* What you need to do *
Copy the full set of lines exactly as given.

::::

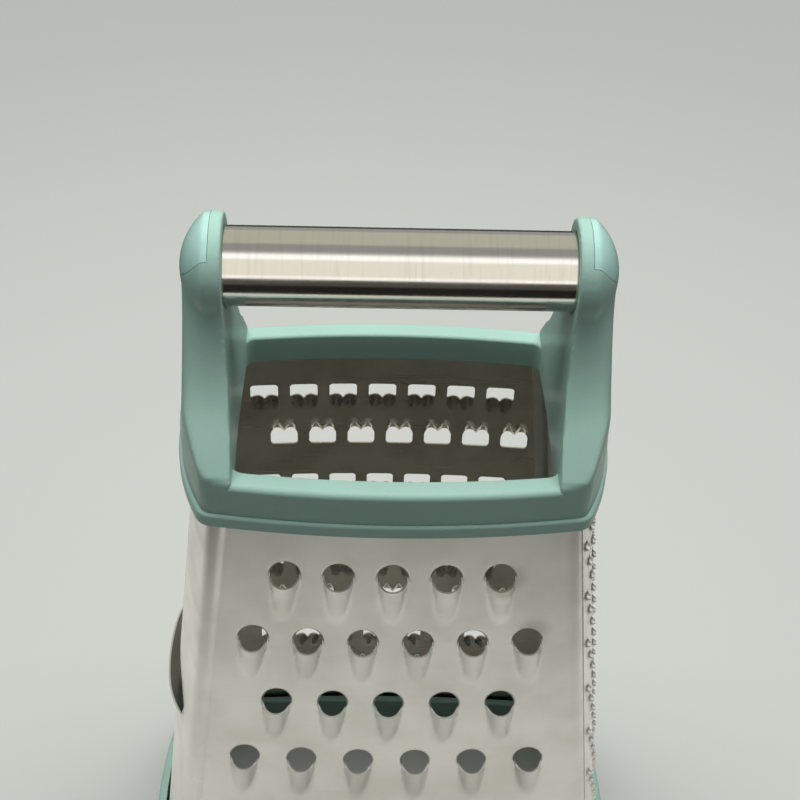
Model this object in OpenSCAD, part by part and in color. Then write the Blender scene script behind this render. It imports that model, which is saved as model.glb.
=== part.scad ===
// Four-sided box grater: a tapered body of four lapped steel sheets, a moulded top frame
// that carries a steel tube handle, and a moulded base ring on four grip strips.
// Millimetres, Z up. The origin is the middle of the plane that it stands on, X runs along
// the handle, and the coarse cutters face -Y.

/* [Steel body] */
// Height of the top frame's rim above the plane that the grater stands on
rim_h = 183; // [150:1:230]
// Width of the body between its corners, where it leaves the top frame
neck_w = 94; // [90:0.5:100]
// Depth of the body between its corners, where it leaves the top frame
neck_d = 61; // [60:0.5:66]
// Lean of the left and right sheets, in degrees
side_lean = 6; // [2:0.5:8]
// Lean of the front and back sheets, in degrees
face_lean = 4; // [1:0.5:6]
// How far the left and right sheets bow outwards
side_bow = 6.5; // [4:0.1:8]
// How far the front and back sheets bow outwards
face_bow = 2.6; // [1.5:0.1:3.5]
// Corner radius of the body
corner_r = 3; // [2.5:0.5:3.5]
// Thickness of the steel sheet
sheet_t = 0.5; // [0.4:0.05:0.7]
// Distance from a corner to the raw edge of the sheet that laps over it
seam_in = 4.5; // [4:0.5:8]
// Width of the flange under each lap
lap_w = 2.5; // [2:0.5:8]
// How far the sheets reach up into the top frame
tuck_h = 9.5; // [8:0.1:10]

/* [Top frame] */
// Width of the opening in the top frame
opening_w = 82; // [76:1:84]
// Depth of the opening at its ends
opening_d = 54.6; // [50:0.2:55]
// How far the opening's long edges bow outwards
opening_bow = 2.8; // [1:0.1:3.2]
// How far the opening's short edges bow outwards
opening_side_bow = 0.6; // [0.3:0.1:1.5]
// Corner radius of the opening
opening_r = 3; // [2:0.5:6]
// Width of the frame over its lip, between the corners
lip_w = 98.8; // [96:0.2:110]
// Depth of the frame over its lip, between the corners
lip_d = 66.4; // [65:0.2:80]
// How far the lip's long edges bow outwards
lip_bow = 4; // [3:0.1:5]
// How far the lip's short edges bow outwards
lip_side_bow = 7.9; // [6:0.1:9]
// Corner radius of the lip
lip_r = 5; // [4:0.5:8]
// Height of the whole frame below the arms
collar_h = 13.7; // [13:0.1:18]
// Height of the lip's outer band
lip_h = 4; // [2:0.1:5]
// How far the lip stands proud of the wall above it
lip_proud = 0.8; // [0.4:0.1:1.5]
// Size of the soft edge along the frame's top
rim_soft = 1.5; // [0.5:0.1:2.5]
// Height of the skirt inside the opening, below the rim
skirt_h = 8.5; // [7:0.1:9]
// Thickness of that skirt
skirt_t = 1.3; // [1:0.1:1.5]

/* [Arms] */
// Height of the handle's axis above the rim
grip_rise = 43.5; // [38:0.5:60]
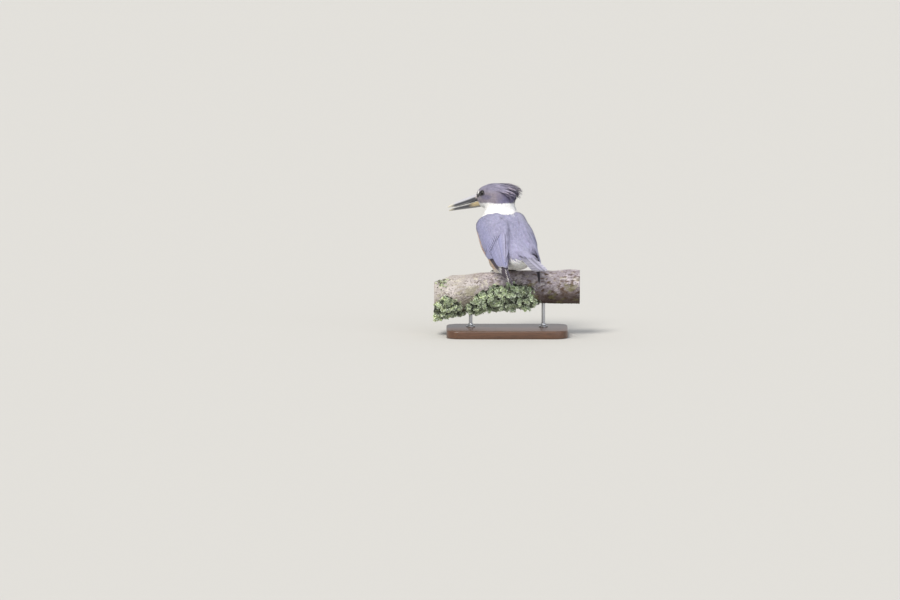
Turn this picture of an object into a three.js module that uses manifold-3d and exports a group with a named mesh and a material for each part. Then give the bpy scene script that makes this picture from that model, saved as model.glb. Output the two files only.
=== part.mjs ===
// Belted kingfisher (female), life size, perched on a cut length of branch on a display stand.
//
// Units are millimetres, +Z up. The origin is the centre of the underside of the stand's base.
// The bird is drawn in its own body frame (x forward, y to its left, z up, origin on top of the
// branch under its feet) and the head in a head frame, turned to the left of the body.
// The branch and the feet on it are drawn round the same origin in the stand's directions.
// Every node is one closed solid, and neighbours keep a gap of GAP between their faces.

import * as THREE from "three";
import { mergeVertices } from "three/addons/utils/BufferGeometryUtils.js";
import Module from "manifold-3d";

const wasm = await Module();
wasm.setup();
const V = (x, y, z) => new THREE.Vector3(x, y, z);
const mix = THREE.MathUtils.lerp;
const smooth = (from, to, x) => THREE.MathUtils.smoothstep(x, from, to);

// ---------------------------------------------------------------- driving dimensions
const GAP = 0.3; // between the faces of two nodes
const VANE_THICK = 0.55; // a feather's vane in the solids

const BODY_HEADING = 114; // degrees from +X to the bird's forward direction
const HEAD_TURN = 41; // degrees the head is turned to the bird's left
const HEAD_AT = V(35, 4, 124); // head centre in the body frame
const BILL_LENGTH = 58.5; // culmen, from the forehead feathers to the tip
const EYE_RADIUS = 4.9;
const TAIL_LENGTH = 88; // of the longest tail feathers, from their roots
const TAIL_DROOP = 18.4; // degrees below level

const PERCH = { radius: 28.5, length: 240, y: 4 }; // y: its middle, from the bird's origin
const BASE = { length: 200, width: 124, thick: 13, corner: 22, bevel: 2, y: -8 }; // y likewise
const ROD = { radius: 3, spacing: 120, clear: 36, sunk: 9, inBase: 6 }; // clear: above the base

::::

* Result of the exercise *
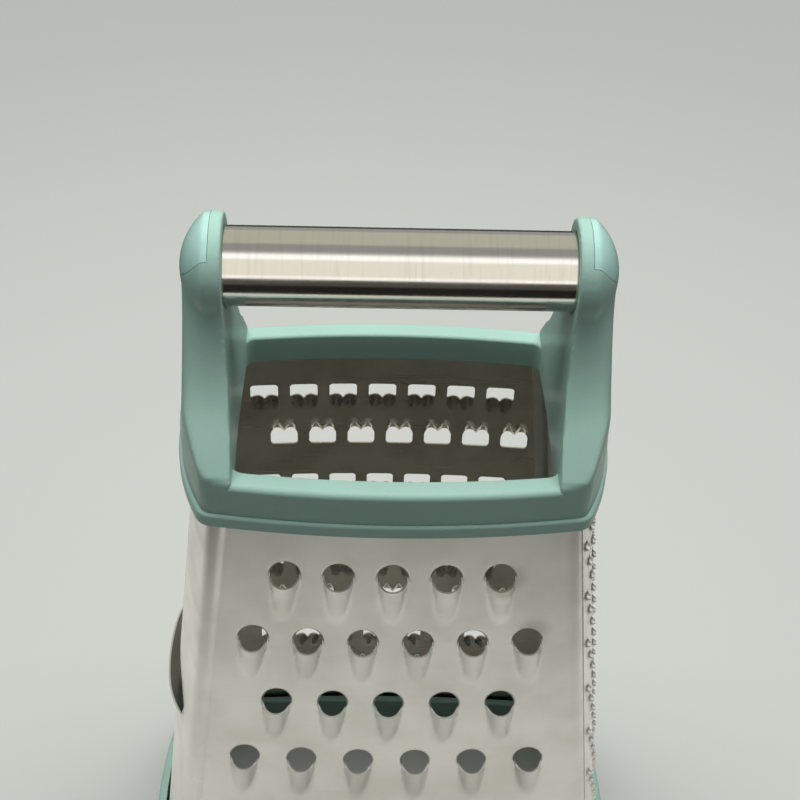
Model this object in OpenSCAD, part by part and in color. Then write the Blender scene script behind this render. It imports that model, which is saved as model.glb.
=== part.scad ===
// Four-sided box grater: a tapered body of four lapped steel sheets, a moulded top frame
// that carries a steel tube handle, and a moulded base ring on four grip strips.
// Millimetres, Z up. The origin is the middle of the plane that it stands on, X runs along
// the handle, and the coarse cutters face -Y.

/* [Steel body] */
// Height of the top frame's rim above the plane that the grater stands on
rim_h = 183; // [150:1:230]
// Width of the body between its corners, where it leaves the top frame
neck_w = 94; // [90:0.5:100]
// Depth of the body between its corners, where it leaves the top frame
neck_d = 61; // [60:0.5:66]
// Lean of the left and right sheets, in degrees
side_lean = 6; // [2:0.5:8]
// Lean of the front and back sheets, in degrees
face_lean = 4; // [1:0.5:6]
// How far the left and right sheets bow outwards
side_bow = 6.5; // [4:0.1:8]
// How far the front and back sheets bow outwards
face_bow = 2.6; // [1.5:0.1:3.5]
// Corner radius of the body
corner_r = 3; // [2.5:0.5:3.5]
// Thickness of the steel sheet
sheet_t = 0.5; // [0.4:0.05:0.7]
// Distance from a corner to the raw edge of the sheet that laps over it
seam_in = 4.5; // [4:0.5:8]
// Width of the flange under each lap
lap_w = 2.5; // [2:0.5:8]
// How far the sheets reach up into the top frame
tuck_h = 9.5; // [8:0.1:10]

/* [Top frame] */
// Width of the opening in the top frame
opening_w = 82; // [76:1:84]
// Depth of the opening at its ends
opening_d = 54.6; // [50:0.2:55]
// How far the opening's long edges bow outwards
opening_bow = 2.8; // [1:0.1:3.2]
// How far the opening's short edges bow outwards
opening_side_bow = 0.6; // [0.3:0.1:1.5]
// Corner radius of the opening
opening_r = 3; // [2:0.5:6]
// Width of the frame over its lip, between the corners
lip_w = 98.8; // [96:0.2:110]
// Depth of the frame over its lip, between the corners
lip_d = 66.4; // [65:0.2:80]
// How far the lip's long edges bow outwards
lip_bow = 4; // [3:0.1:5]
// How far the lip's short edges bow outwards
lip_side_bow = 7.9; // [6:0.1:9]
// Corner radius of the lip
lip_r = 5; // [4:0.5:8]
// Height of the whole frame below the arms
collar_h = 13.7; // [13:0.1:18]
// Height of the lip's outer band
lip_h = 4; // [2:0.1:5]
// How far the lip stands proud of the wall above it
lip_proud = 0.8; // [0.4:0.1:1.5]
// Size of the soft edge along the frame's top
rim_soft = 1.5; // [0.5:0.1:2.5]
// Height of the skirt inside the opening, below the rim
skirt_h = 8.5; // [7:0.1:9]
// Thickness of that skirt
skirt_t = 1.3; // [1:0.1:1.5]

/* [Arms] */
// Height of the handle's axis above the rim
grip_rise = 43.5; // [38:0.5:60]
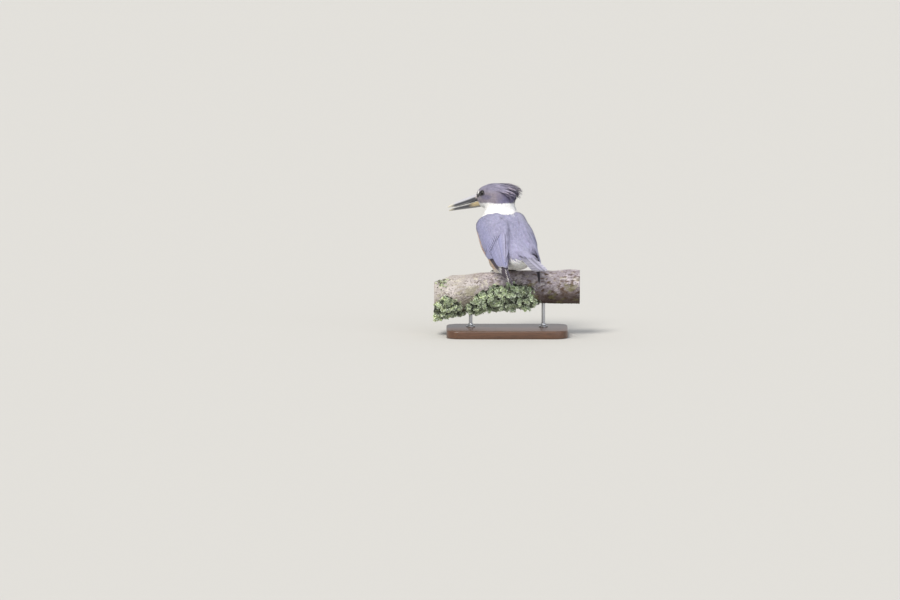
Turn this picture of an object into a three.js module that uses manifold-3d and exports a group with a named mesh and a material for each part. Then give the bpy scene script that makes this picture from that model, saved as model.glb. Output the two files only.
=== part.mjs ===
// Belted kingfisher (female), life size, perched on a cut length of branch on a display stand.
//
// Units are millimetres, +Z up. The origin is the centre of the underside of the stand's base.
// The bird is drawn in its own body frame (x forward, y to its left, z up, origin on top of the
// branch under its feet) and the head in a head frame, turned to the left of the body.
// The branch and the feet on it are drawn round the same origin in the stand's directions.
// Every node is one closed solid, and neighbours keep a gap of GAP between their faces.

import * as THREE from "three";
import { mergeVertices } from "three/addons/utils/BufferGeometryUtils.js";
import Module from "manifold-3d";

const wasm = await Module();
wasm.setup();
const V = (x, y, z) => new THREE.Vector3(x, y, z);
const mix = THREE.MathUtils.lerp;
const smooth = (from, to, x) => THREE.MathUtils.smoothstep(x, from, to);

// ---------------------------------------------------------------- driving dimensions
const GAP = 0.3; // between the faces of two nodes
const VANE_THICK = 0.55; // a feather's vane in the solids

const BODY_HEADING = 114; // degrees from +X to the bird's forward direction
const HEAD_TURN = 41; // degrees the head is turned to the bird's left
const HEAD_AT = V(35, 4, 124); // head centre in the body frame
const BILL_LENGTH = 58.5; // culmen, from the forehead feathers to the tip
const EYE_RADIUS = 4.9;
const TAIL_LENGTH = 88; // of the longest tail feathers, from their roots
const TAIL_DROOP = 18.4; // degrees below level

const PERCH = { radius: 28.5, length: 240, y: 4 }; // y: its middle, from the bird's origin
const BASE = { length: 200, width: 124, thick: 13, corner: 22, bevel: 2, y: -8 }; // y likewise
const ROD = { radius: 3, spacing: 120, clear: 36, sunk: 9, inBase: 6 }; // clear: above the base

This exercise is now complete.